Tag Archives: elenaferrante

Undoing Feminism

Stefania Lucamente compares Elena’s use of Lila to ameliorate her life and career to Ferrante using other female authors without crediting them in order to establish herself. Moreover, Lucamente labels Ferrante and her work as not feminist. 

First, Lucamente critiques that Elena Ferrante, if she is Anita Raja, lived through the second-wave feminism and Italian Women’s Movement of the 1970s. But, Ferrante does not “overtly recognize the merit of Morante and Ramondino as her most direct sources,” just as it “pains Elena to acknowledge the merits of Lila for her individual success” (33). 

Next, Lucamente argues that Elena’s narration portrays Lila as a “hysterical woman constantly on the brink of a nervous breakdown (or smarginatura)” and this doesn’t allow Lila to become neither a “full-fledged feminist nor a postfeminist character” (36). 
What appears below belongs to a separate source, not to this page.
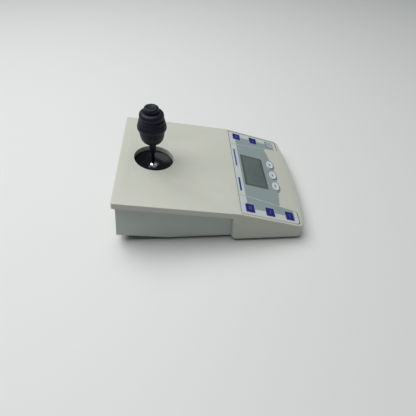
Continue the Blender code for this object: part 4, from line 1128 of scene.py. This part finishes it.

Furthermore, Lucamente disagrees that Elena’s soul seems to ache for Lila. I don’t agree with this because it always seems as though Lila is a component of all of Elena’s thoughts and actions. Lucamente continues her critique by stating that for Ferrante narrating is only possible at the moment of the disappearance of the most important woman from another woman’s life. She then adds, “a woman’s autonomy becomes possible only at the expense of the sisterhood; it undoes feminism” (39). I think that Lucamente’s argument is problematic. 

I don’t think that Ferrante is “undoing feminism” but instead simply expressing how life works sometimes. I find the fact that her writing shows the autonomy of one woman at the expense of so much does not undo feminism, but in fact, displays the honest difficulties that arise for women and between women. I found a compelling quote in a Vox article that pertains to My Brilliant Friend: “What Elena Ferrante has done is to create characters who are hateable — who sometimes hate each other and sometimes deserve to be hated — and to remind us that women are worthy of depiction in art not because they are better than men but because they, too, are human.”  Ferrante highlights the complexities and various layers of women, which is not unfeminist, but realistic.

In Spite of Everything

I found the Ferrante interview with Nicola Lagioia to be quite compelling. On the topic of interdependence, Ferrante states, “I wanted them against the closed, fixed state of the environment, to be mobile, so that nothing could truly stabilize them and they themselves would pass through each other as if they were air – but without ever freeing themselves from the gravitational pull of their birthplace” (Frantumaglia, 367). I find this to be a perfect representation of the relationship the girls have with each other and with Naples. Once Elena physically leaves Naples, there will always be a force that always attracts her back mentally and sometimes physically.

Another quote from Ferrante’s interview that I like is “people move between good and bad almost without realizing it” (367). Lila, Lenu, as well as some of the other secondary characters certainly have their good moments and their imperfect moments where they display unfavorable qualities. I think that both Lila and Lenu are insecure in different ways when it comes to their relationship. The power and competition they possess over each other leads each of them to at times demonstrate harshness. I think both girls more often than not realize how they are acting towards each other because they do so to invoke a reaction.

Lastly, Ferrante states, “Writing is an act of pride” (379). This is visible through many of the characters who write like Elena, Nino, Donato, and Lila. Each of these characters at some point feels a sense of satisfaction based on their own literary achievements or abilities. Writing is especially significant for characters in the Neopolitan Novels because it enables them to assert their awareness of Italian. Elena advances in life, socially and economically, because of her expertise in writing Italian, which for a time being provides her with self-fulfillment.